__Written instruction__
Reproduce the first line and every line after it, exactly, through the one containing "self.tree.links.new(source, target)". Leave out the rest.

__Given data__
- - - - - - -
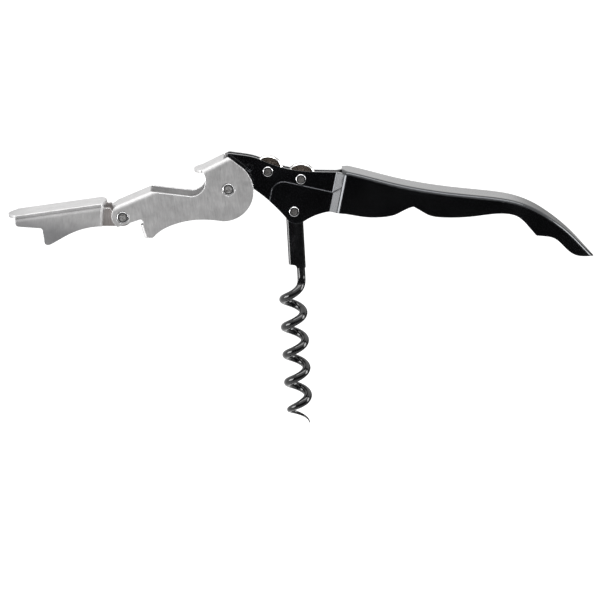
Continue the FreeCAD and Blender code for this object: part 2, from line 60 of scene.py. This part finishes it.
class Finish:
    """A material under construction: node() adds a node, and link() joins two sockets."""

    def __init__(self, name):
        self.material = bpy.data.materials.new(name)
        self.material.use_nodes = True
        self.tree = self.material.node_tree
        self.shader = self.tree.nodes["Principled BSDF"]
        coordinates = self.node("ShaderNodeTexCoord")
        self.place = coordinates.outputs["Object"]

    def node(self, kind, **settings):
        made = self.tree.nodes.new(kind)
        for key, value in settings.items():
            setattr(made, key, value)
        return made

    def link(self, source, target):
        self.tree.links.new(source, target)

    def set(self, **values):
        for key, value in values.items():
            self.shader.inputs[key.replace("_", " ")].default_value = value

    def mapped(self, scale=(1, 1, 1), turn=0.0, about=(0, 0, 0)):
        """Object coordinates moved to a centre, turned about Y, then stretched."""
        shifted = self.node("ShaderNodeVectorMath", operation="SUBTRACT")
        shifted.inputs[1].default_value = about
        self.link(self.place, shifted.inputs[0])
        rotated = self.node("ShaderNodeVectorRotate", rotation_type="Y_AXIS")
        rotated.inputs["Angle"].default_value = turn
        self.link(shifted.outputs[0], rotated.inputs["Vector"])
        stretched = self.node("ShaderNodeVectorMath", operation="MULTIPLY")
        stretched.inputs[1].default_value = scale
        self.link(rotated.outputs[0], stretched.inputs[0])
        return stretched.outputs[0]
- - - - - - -
__Finished exercise__
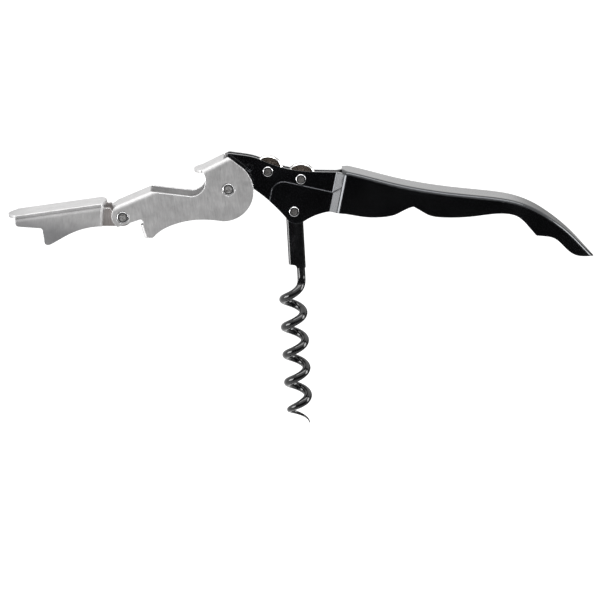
Continue the FreeCAD and Blender code for this object: part 2, from line 60 of scene.py. This part finishes it.
class Finish:
    """A material under construction: node() adds a node, and link() joins two sockets."""

    def __init__(self, name):
        self.material = bpy.data.materials.new(name)
        self.material.use_nodes = True
        self.tree = self.material.node_tree
        self.shader = self.tree.nodes["Principled BSDF"]
        coordinates = self.node("ShaderNodeTexCoord")
        self.place = coordinates.outputs["Object"]

    def node(self, kind, **settings):
        made = self.tree.nodes.new(kind)
        for key, value in settings.items():
            setattr(made, key, value)
        return made

    def link(self, source, target):
        self.tree.links.new(source, target)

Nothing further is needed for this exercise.